Enhancing robust semi-supervised graph alignment via adaptive optimal transport

The semi-supervised graph alignment problem aims to find the node correspondence across different graphs given a set of anchor links. Most existing methods employ the notion of alignment consistency or embedding-based techniques but overlook the global structure of graph data. Recently, an Optimal Transport (OT)-based method has been proposed for semi-supervised graph alignment by integrating structure-based embedding and OT distance, demonstrating its effectiveness in problem modeling. However, graphs to be aligned often exhibit significant structural differences, and a non-learnable transport cost design struggles to maintain generality when faced with such variations, especially in noisy real-world scenarios. Meanwhile, the challenge of efficiently incorporating anchor links into the cost design has not been thoroughly explored.
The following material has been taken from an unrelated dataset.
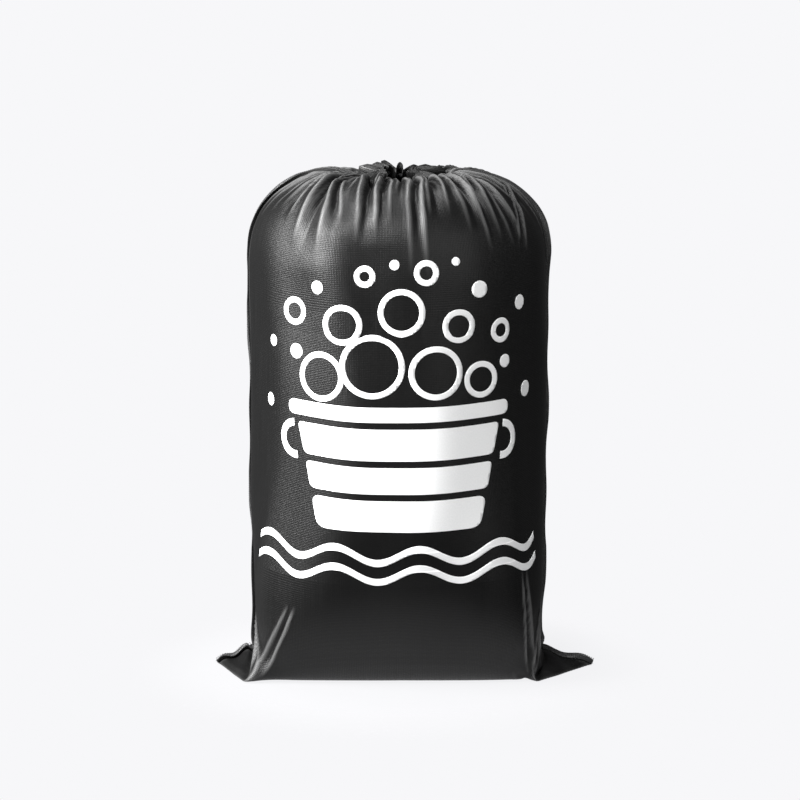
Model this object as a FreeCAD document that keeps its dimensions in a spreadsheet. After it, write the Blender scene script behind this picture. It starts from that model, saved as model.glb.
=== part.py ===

In this paper, we propose RESAlign, a robust semi-supervised graph alignment framework that addresses the cross-domain alignment problem from both direct and indirect perspectives. By integrating multiple objective functions and an anchor-assisted heterogeneous graph learning module into the design of the transport cost, our framework adapts to structural differences across various graphs. Moreover, an additional weight-sharing mechanism is introduced to address node alignment from a distinct perspective, enabling effective generalization to unsupervised scenarios. Finally, compared to eleven representative methods, the proposed model not only achieves outstanding performance but also demonstrates excellent robustness and efficiency.